SALINAS, Calif. (KION-TV) -- According to the California Department of Education CDE, less than 6 million students are enrolled in public schools.
Enrollment hasn't been this low since the start of the 2000s, and has created concern for educators.
“Districts are funded based on the number of the students that are enrolled and based on their attendance rates," said Aldo Ramirez, Assistant Superintendent for the Salinas City Elementary School District.
The amount of money goes down but fixed costs remain the same, depleting funding even more.
“You’re still having to pay for electricity, for the building maintenance, for the management of the school," said Ramirez.
Meaning less school services for kids.
This current school year alone, statewide enrollment has dropped by more than 110,000 students with a 1.8% drop from last year.
“There are some districts in the state where they actually have to consolidate schools and close some schools down in order to be able to be fiscally solvent," said Ramirez.
This has also created bigger-sized classrooms.
"We know the bigger the class size the more difficult it is to provide a high-quality education," said Ramirez.
Some students have enrolled in private schools or have begun home schooling, but they don't amount to the majority of missing enrollment.
Some data speculates that because of the pandemic, more families have been forced to relocate.

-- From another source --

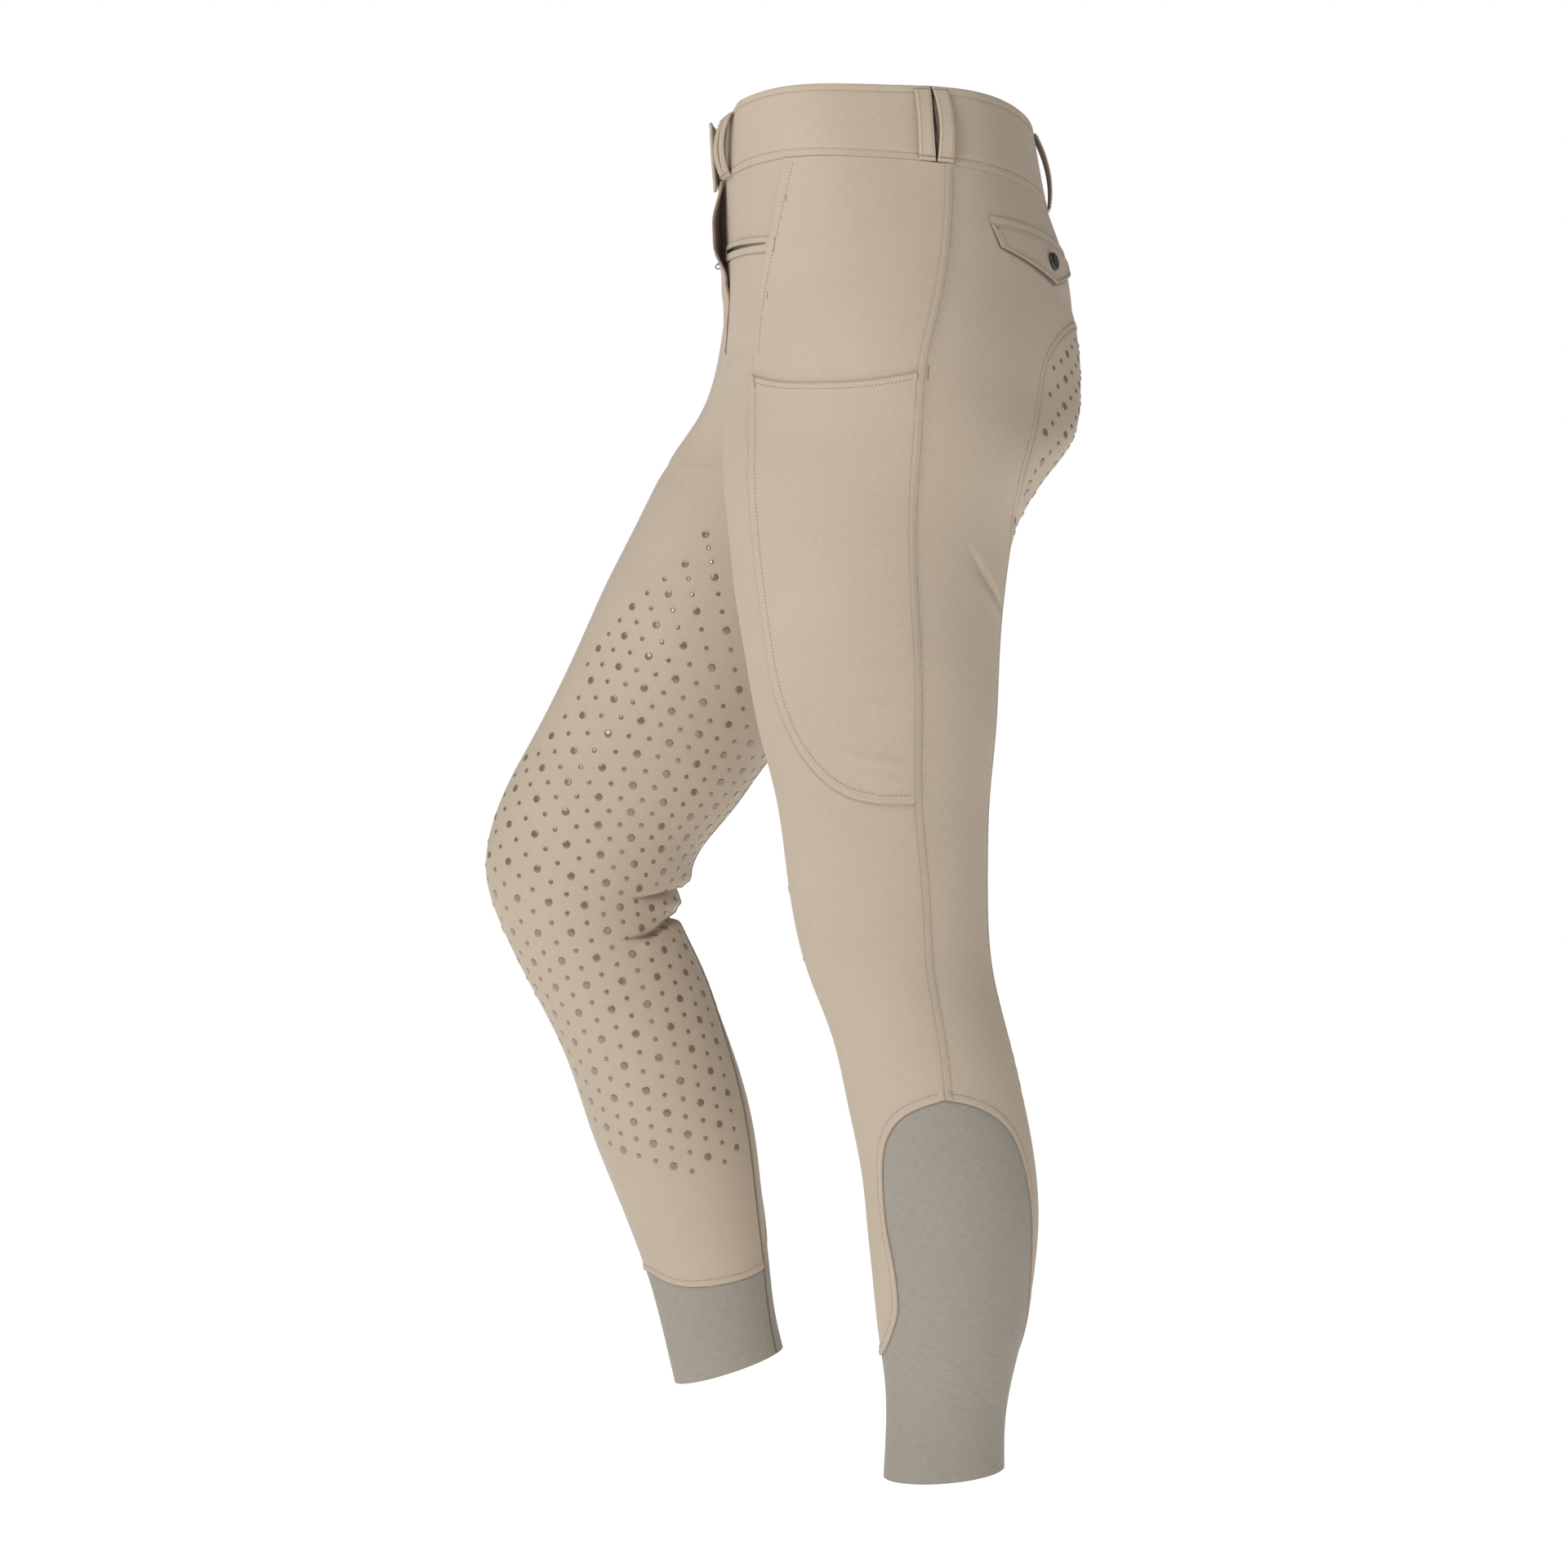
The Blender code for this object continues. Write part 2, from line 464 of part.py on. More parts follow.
def lay_out(side):
    """Cut one side into facets along its seams: points, facets and what each belongs to."""
    lines = cut_lines(side)
    down = np.linspace(BAND_HEIGHT, HEM_DOWN, round((HEM_DOWN - BAND_HEIGHT) / SEAM_STEP) + 1)
    for exact in (CROTCH_DOWN, CUFF_TOP[CUFF_SPLIT][0], WING_SEAM[0][0], FLY_EDGE[-1][0]):
        down[np.argmin(np.abs(down - exact))] = exact
    start, end, _, _ = centre_ends(side, down)
    front_line = np.column_stack([start * LAYOUT_RADIUS, down])
    back_line = np.column_stack([end * LAYOUT_RADIUS, down])
    lines["wing"][0] = back_line[np.argmin(np.abs(down - WING_SEAM[0][0]))]
    top = np.linspace(front_line[0], back_line[0], TOP_CELLS + 1)
    hem = np.linspace(front_line[-1], back_line[-1], HEM_CELLS + 1)
    places, edges = [], []

    def add_line(line):
        first = len(places)
        places.extend(line.tolist())
        edges.extend((i, i + 1) for i in range(first, len(places) - 1))

    for line in (front_line, back_line, top, hem, *lines.values()):
        add_line(line)
    fixed = np.array(places)
    low, high = fixed.min(axis=0), fixed.max(axis=0)
    for cell, fine in ((CELL, False), (FINE_CELL, True)):
        x = np.arange(low[0], high[0], cell)
        y = np.arange(low[1], high[1], cell * math.sqrt(3) / 2)
        grid = np.array([(px + (row % 2) * cell / 2, py) for row, py in enumerate(y) for px in x])
        in_window = ((grid[:, 1] > FINE_WINDOW[0]) & (grid[:, 1] < FINE_WINDOW[1])
                     & (grid[:, 0] > FINE_WINDOW[2]) & (grid[:, 0] < FINE_WINDOW[3]))
        grid = grid[in_window == fine]
        starts, ends, _, _ = centre_ends(side, grid[:, 1])
        held = (grid[:, 0] > starts * LAYOUT_RADIUS) & (grid[:, 0] < ends * LAYOUT_RADIUS)
        grid = grid[held]
        apart = np.min(np.linalg.norm(grid[:, None] - fixed[None], axis=2), axis=1)
        places.extend(grid[apart > CLEAR_OF_LINES * cell].tolist())

    result = delaunay_2d_cdt([Vector(p) for p in places], edges, [], 0, 1e-5)
    corners, _, faces, came_from, _, _ = result
    spots = np.array([places[ids[0]] if ids else tuple(c) for c, ids in zip(corners, came_from)])
    faces = np.array([f for f in faces if len(f) == 3])
    middles = spots[faces].mean(axis=1)
    starts, ends, _, _ = centre_ends(side, middles[:, 1])
    kept = (middles[:, 0] > starts * LAYOUT_RADIUS) & (middles[:, 0] < ends * LAYOUT_RADIUS)
    faces, middles = faces[kept], middles[kept]
    owner = regions(side, lines)(middles)

    count = len(down)
    lookup = {i: k for k, ids in enumerate(came_from) for i in ids}
    for i in range(count):
        if down[i] >= CROTCH_DOWN - 1e-9:
            faces[faces == lookup[count + i]] = lookup[i]
    points = form(side, spots[:, 0] / LAYOUT_RADIUS, spots[:, 1])
    if side == "L":
        faces = faces[:, ::-1]
    normals = np.zeros_like(points)
    for corner in range(3):
        a, b, c = (points[faces[:, (corner + k) % 3]] for k in range(3))
        np.add.at(normals, faces[:, corner], np.cross(b - a, c - a))
    normals /= np.maximum(np.linalg.norm(normals, axis=1), 1e-12)[:, None]
    return dict(side=side, spots=spots, points=points, normals=normals, faces=faces, owner=owner)


# ------------------------------------------------------------------ cloth walls

def wall(name, layout, faces, lift, thickness, material):
    """One piece of cloth: its facets moved out by lift, with an inner face below."""
    used, faces = np.unique(faces, return_inverse=True)
    faces = faces.reshape(-1, 3)
    normals = layout["normals"][used]
    spots = layout["spots"][used]
    points = layout["points"][used] + normals * lift(spots)[:, None]
    follows = {}
    for tri in faces:
        for a, b in zip(tri, np.roll(tri, -1)):
            follows[(int(a), int(b))] = True
    rim = [(a, b) for a, b in follows if (b, a) not in follows]
    inward = np.zeros_like(points)
    for a, b in rim:
        for corner in (a, b):
            across = np.cross(normals[corner], points[b] - points[a])
            inward[corner] += across / max(np.linalg.norm(across), 1e-12)
    size = np.sum(inward * inward, axis=1)
    mitred = inward * (GAP / np.maximum(size, SHARP_CORNER))[:, None]
    shift = np.where(size[:, None] > SHARP_CORNER, mitred, inward * GAP)
    outer = points + shift
    inner = outer - normals * thickness
    sign = 1 if layout["side"] == "L" else -1
    for skin in (outer, inner):
        skin[:, 0] = sign * np.maximum(sign * skin[:, 0], GAP / 2)
    count = len(used)
    solid = [tuple(int(i) for i in f) for f in faces]
    solid += [tuple(int(i) + count for i in f[::-1]) for f in faces]
    for a, b in rim:
        solid += [(b, a, a + count), (b, a + count, b + count)]
    return add_object(name, np.vstack([outer, inner]), solid, material)


def grid_wall(name, outer, inner, material, missing=()):
    """A closed wall between two grids of points, without its missing cells."""
    rows, columns = outer.shape[:2]
    count = rows * columns
    cells = [(i, j) for i in range(rows - 1) for j in range(columns - 1) if (i, j) not in missing]
    faces, follows = [], set()
    for i, j in cells:
        a = i * columns + j
        face = (a, a + 1, a + columns + 1, a + columns)
        faces.append(face)
        faces.append(tuple(k + count for k in face[::-1]))
        follows.update(zip(face, face[1:] + face[:1]))
    for a, b in sorted(follows):
        if (b, a) not in follows:
            faces.append((b, a, a + count, b + count))
    points = np.vstack([outer.reshape(-1, 3), inner.reshape(-1, 3)])
    return add_object(name, points, faces, material)


def even(height):
    """The same height all over."""
    return lambda spots: np.full(len(spots), height)


def pocket_lift(spots):
    """The pocket's mouth lies over the panel above it and drops to the front below."""
    foot = POCKET_MOUTH[2][0] + POCKET_OVERLAP
    share = smooth_step((spots[:, 1] - foot) / CELL)
    return GAP + PATCH + (PATCH + GAP) * (1 - share)


def flap_lift(spots):
    """The flap stands off a little more towards its tip."""
    share = np.clip((spots[:, 1] - FLAP_TOP[0][0]) / (FLAP_EDGE[2][0] - FLAP_TOP[0][0]), 0, 1)
    return GAP + PATCH + FLAP_LIFT * share


def fly_lift(spots):
    """The fly rises from its root, and its free edge gapes below the band."""
    root = (np.degrees(spots[:, 0] / LAYOUT_RADIUS) + 90) / FLY_SET_BACK
    reach = np.clip((root - 1) / FLY_RISE_TURNS, 0, 1)
    top, full, narrowing, low = FLY_MOUTH
    down = spots[:, 1]
    mouth = smooth_step((down - top) / (full - top)) * smooth_step((low - down) / (low - narrowing))
    shut = smooth_step((down - FLY_SHUT[0]) / (FLY_SHUT[1] - FLY_SHUT[0]))
    lift = FLY_LIFT + (FLY_LOW_LIFT - FLY_LIFT) * shut
    return lift * np.clip(root, 0, 1) + FLY_BULGE * reach * mouth


def make_zip_tape(material):
    """The zip's tape along the left front's edge, below the fly."""
    down = np.linspace(*TAPE_ENDS, TAPE_STEPS + 1)
    skins = []
    for lift in (GAP + TAPE, GAP):
        edges = []
        for bearing in TAPE_SIDES:
            angle = np.full(len(down), math.radians(bearing))
            edges.append(form("L", angle, down) + outward("L", angle, down) * lift)
        skins.append(np.stack(edges, axis=1))
    return grid_wall("fly_zip_tape", *skins, material)


def make_side(side, materials):
    """All flat-cut pieces of one side."""
    layout = lay_out(side)
    sand, taupe = materials["sand"], materials["taupe"]
    pieces = (
        ("front", "front_and_inner_leg", even(0.0), CLOTH, sand),
        ("back", "back", even(0.0), CLOTH, sand),
        ("calf_panel", "calf_panel", even(0.0), CLOTH, taupe),
        ("cuff", "inner_cuff", even(0.0), CLOTH, taupe),
        ("side_panel", "side_panel", even(GAP + PATCH), PATCH, sand),
        ("phone_pocket", "phone_pocket", pocket_lift, PATCH, sand),
        ("front_pocket_welt", "front_pocket_welt", even(GAP + PATCH), PATCH, sand),
        ("pocket_welt", "back_pocket_welt", even(GAP + PATCH), PATCH, sand),
        ("pocket_flap", "back_pocket_flap", flap_lift, PATCH, sand),
    )
    for key, name, lift, thickness, material in pieces:
        faces = layout["faces"][layout["owner"][key]]
        wall(f"{name}_{side}", layout, faces, lift, thickness, material)
    if side == "L":
        faces = layout["faces"][layout["owner"]["fly"]]
        wall("fly", layout, faces, fly_lift, PATCH + GAP, sand)
        make_zip_tape(materials["tape"])


# ------------------------------------------------------------------ waistband and trim

def band_place(turn, down, out):
    """Points on the band: turn in degrees from the centre front over the wearer's left."""
    turn = np.asarray(turn, float)
    down = np.broadcast_to(np.asarray(down, float), turn.shape)
    out = np.broadcast_to(np.asarray(out, float), turn.shape)
    turned = np.mod(turn, 360)
    bearing = np.radians(np.where(turned <= 180, turned - 90, 270 - turned))
    mirror = np.where(turned <= 180, 1, -1)
    points = smooth_form("L", bearing, down)
    along = smooth_form("L", bearing, down + NUDGE) - points
    points[:, 0] *= mirror
    along[:, 0] *= mirror
    around = np.radians(turn)
    half_width, half_depth = WIDTHS[0][2], CENTRE_BACK[0][1]
    away = np.column_stack([np.sin(around) / half_width, -np.cos(around) / half_depth, np.zeros(len(turn))])
    along /= np.linalg.norm(along, axis=1)[:, None]
    away -= np.sum(away * along, axis=1)[:, None] * along
    away /= np.linalg.norm(away, axis=1)[:, None]
    return points + away * out[:, None]


def band_lift(turns):
    """How far the band's outer face stands out; it rises to lap over its own start."""
    lap = smooth_step((turns - LAP_START) / (LAP_UP - LAP_START))
    end = smooth_step((turns - LAP_UP) / (LAP_END - LAP_UP))
    return BAND_PROUD + (LAP_RISE - BAND_PROUD) * lap + LAP_GAPE * end


def band_dip(turns):
    """How far the band's top edge lies lower across the front."""
    turned = np.mod(turns, 360)
    apart = np.minimum(turned, 360 - turned)
    return BAND_DIP * (1 - smooth_step((apart - DIP_TURNS[0]) / (DIP_TURNS[1] - DIP_TURNS[0])))


def make_waistband(material):
    """A folded band; its right end laps over its left end at the front and hangs a little."""
    turns = np.concatenate([np.arange(BAND_START, LAP_START - BAND_STEP / 2, BAND_STEP),
                            np.arange(LAP_START, LAP_END + LAP_STEP / 2, LAP_STEP)])
    lift = band_lift(turns)
    droop = LAP_DROOP * smooth_step((turns - DROOP_TURNS[0]) / (DROOP_TURNS[1] - DROOP_TURNS[0]))
    skins = []
    for depth in (0.0, BAND):
        edges = [band_place(turns, down, lift - depth)
                 for down in (band_dip(turns), BAND_HEIGHT - GAP + droop)]
        skins.append(np.stack(edges, axis=1))
    return grid_wall("waistband", *skins, material)


def make_loop(name, turns, lean, material):
    """A belt loop, single or double: straps held at the band's edges and bowed off it."""
    share = np.linspace(0, 1, LOOP_STEPS + 1)
    top = LOOP_TOP + band_dip(turns[0])
    down = top + (LOOP_FOOT - top) * share
    bow = np.sin(math.pi * share)
    double = len(turns) == 4
    apart = (0, -LOOP_PART / 2, LOOP_PART / 2, 0) if double else (0, 0)
    lines = [turn + lean * share + side_step * bow for turn, side_step in zip(turns, apart)]
    skins = []
    for height in (LOOP_WALL, 0.0):
        rise = BAND_PROUD + GAP + LOOP_RISE * bow ** LOOP_ROUND + height
        skins.append(np.stack([band_place(line, down, rise) for line in lines[::-1]], axis=1))
    missing = {(i, 1) for i in range(1, LOOP_STEPS - 1)} if double else ()
    return grid_wall(name, *skins, material, missing)


def make_button(side, material):
    """A small domed snap cap on the flap."""
    down, bearing = BUTTON_PLACE
    angle = np.array([math.radians(bearing)])
    spot = np.array([[angle[0] * LAYOUT_RADIUS, down]])
    seat = form(side, angle, np.array([down]))[0]
    normal = outward(side, angle, np.array([down]))[0]
    along = form(side, angle, np.array([down + NUDGE]))[0] - seat
    along /= np.linalg.norm(along)
    across = np.cross(normal, along)
    base = flap_lift(spot)[0] + BUTTON_CLEAR
    steps, rings = BUTTON_STEPS, BUTTON_RINGS
    points, faces = [], []
    for radius, height in rings:
        for k in range(steps):
            turn = 2 * math.pi * k / steps
            offset = (math.cos(turn) * along + math.sin(turn) * across) * BUTTON_RADIUS * radius
            points.append(seat + normal * (base + BUTTON_HEIGHT * height) + offset)
    for ring in range(len(rings) - 1):
        for k in range(steps):
            m = (k + 1) % steps
            a, b = ring * steps + k, ring * steps + m
            faces.append((a, b, b + steps, a + steps))
    faces.append(tuple(range(steps))[::-1])
    faces.append(tuple(range((len(rings) - 1) * steps, len(rings) * steps)))
    return add_object(f"snap_button_{side}", points, faces, material)


def build():
    """Build every piece."""
    clear_scene()
    materials = {
        "sand": finish("sand_cloth", SAND, 0.9),
        "taupe": finish("taupe_elastic", TAUPE, 0.85),
        "tape": finish("zip_tape", ROSE_BROWN, 0.9),
        "metal": finish("dark_metal", GUNMETAL, 0.35, 1.0),
    }
    for side in ("L", "R"):
        make_side(side, materials)
        make_button(side, materials["metal"])
        for name, turns, lean in LOOPS:
            if side == "R":
                turns, lean = tuple(360 - turn for turn in turns[::-1]), -lean
            make_loop(f"{name}_{side}", turns, lean, materials["sand"])
    make_loop(*LOOP_BACK, materials["sand"])
    make_waistband(materials["sand"])


build()
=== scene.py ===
import math

import bmesh
import bpy
import numpy as np
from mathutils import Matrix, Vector, kdtree
from mathutils.bvhtree import BVHTree
from mathutils.geometry import delaunay_2d_cdt


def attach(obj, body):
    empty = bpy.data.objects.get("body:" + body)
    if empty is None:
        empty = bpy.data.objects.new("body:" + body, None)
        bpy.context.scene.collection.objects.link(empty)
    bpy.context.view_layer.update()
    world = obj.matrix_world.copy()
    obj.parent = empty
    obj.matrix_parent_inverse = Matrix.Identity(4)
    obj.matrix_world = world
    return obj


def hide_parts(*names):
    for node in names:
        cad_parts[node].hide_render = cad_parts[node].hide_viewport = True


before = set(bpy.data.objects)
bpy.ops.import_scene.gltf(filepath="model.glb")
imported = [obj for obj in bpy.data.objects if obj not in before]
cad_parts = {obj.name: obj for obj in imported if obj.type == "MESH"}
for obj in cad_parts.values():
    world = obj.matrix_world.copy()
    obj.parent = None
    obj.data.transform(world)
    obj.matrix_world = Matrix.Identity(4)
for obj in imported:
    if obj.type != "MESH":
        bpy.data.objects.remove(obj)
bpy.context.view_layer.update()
bpy.ops.object.select_all(action="DESELECT")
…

Either for better job opportunities or because life in California has gotten too expensive.
The CDE has no clear answer on where this sudden drop in enrollment has come from.
"It's going to impact somewhere and that might be bussing, it might be school upkeep and other areas," said Ramirez.
School districts usually discuss their budgets at the beginning of the year and then continue to monitor them as the year progresses.
This issue has affected all grade levels.
Kindergarten is the only class that has seen a minor uptick in enrollment, but it still doesn't compare to pre-pandemic rates.